The parking problem and fare evasion problem have one feature in common. They extended the range of criminal activity from a smallish minority to a larger segment of the population. The extent to which we are honest is not absolute. Most people comply with the rules and regulations, most of the time, because we see the necessity of them. When these rules are openly flouted, and we see no penalty attaching to the offenders, our assessment of the risk of getting caught changes. And when there is a risk of getting caught but paying no penalty at all, then the percentage of people willing to try to get away with something starts to rise. The job of law enforcement is to keep that line where it is or push it back a bit. What has happened is that instead of a small percentage of generally criminal individuals ripping off the system, more people are now seeing that they can get away with not paying. And they spread that message.
As has the CBC, with this story. Thanks a lot.
Translink of course knows all about what I have written. And they will say that London is different and that wouldn’t work here. But the idea of continuing to do the same thing and expecting a different outcome is a useful working definition of madness.

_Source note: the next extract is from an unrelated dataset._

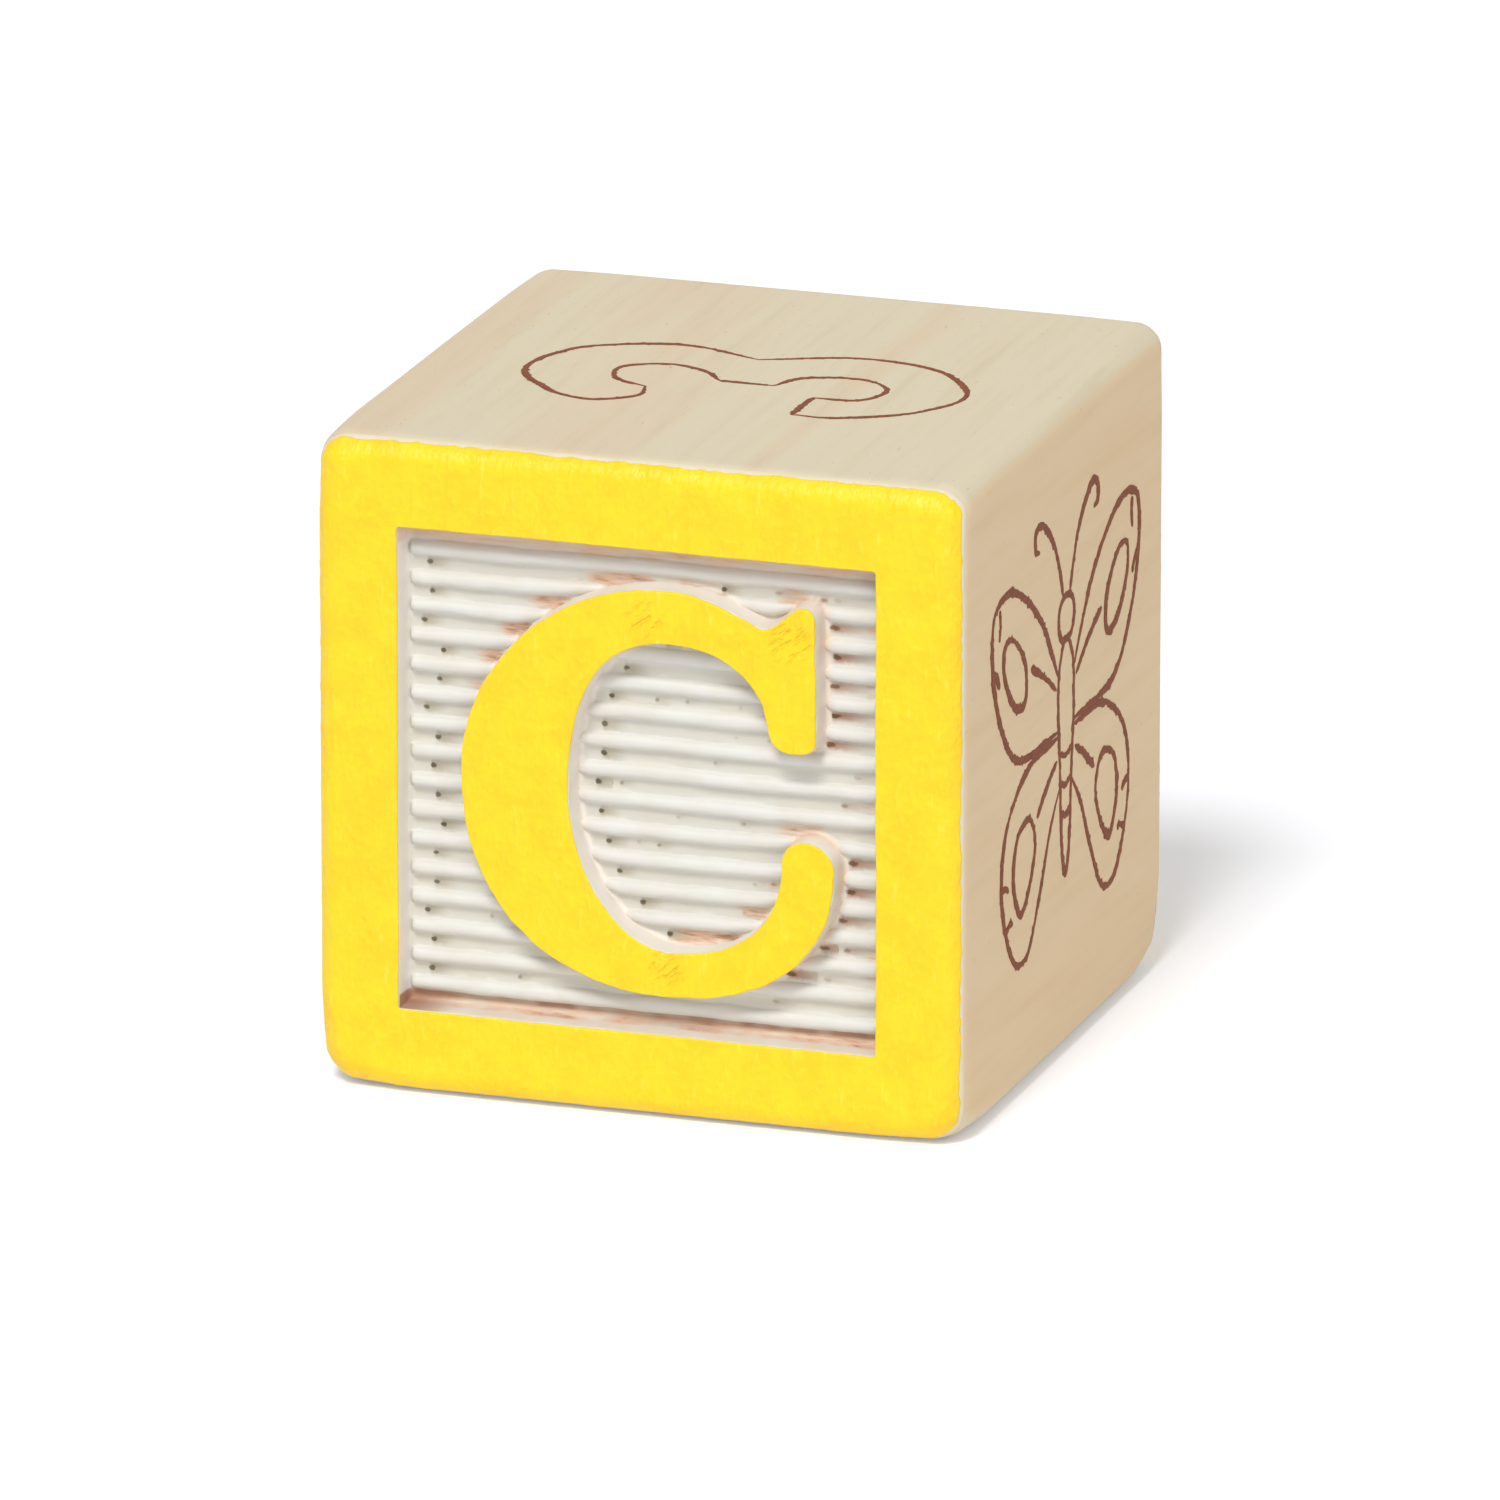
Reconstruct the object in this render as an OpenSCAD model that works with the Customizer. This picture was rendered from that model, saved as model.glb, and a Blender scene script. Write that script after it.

Oh, one other thing I meant to mention. The CBC also dug out Rom Stromberg. He used to work for Transit, and told them what would happen if they went for proof payment on SkyTrain. But of course, as usual, they were trying to save money on the stations, and if they had had barriers, they would have had to have much bigger entrances and exits to allow for emergency evacuations. While the barriers are not cheap, it was the cost of these additional exits that killed the idea of barriers. Plus the fact that they would need to be manned all the time at every station in case they stopped working or someone with a pram or a wheelchair needed to be let through. Like I said, fare enforcement is not about morality, it is about economics. And the people who do not pay their fares are behaving with perfect economic rationality.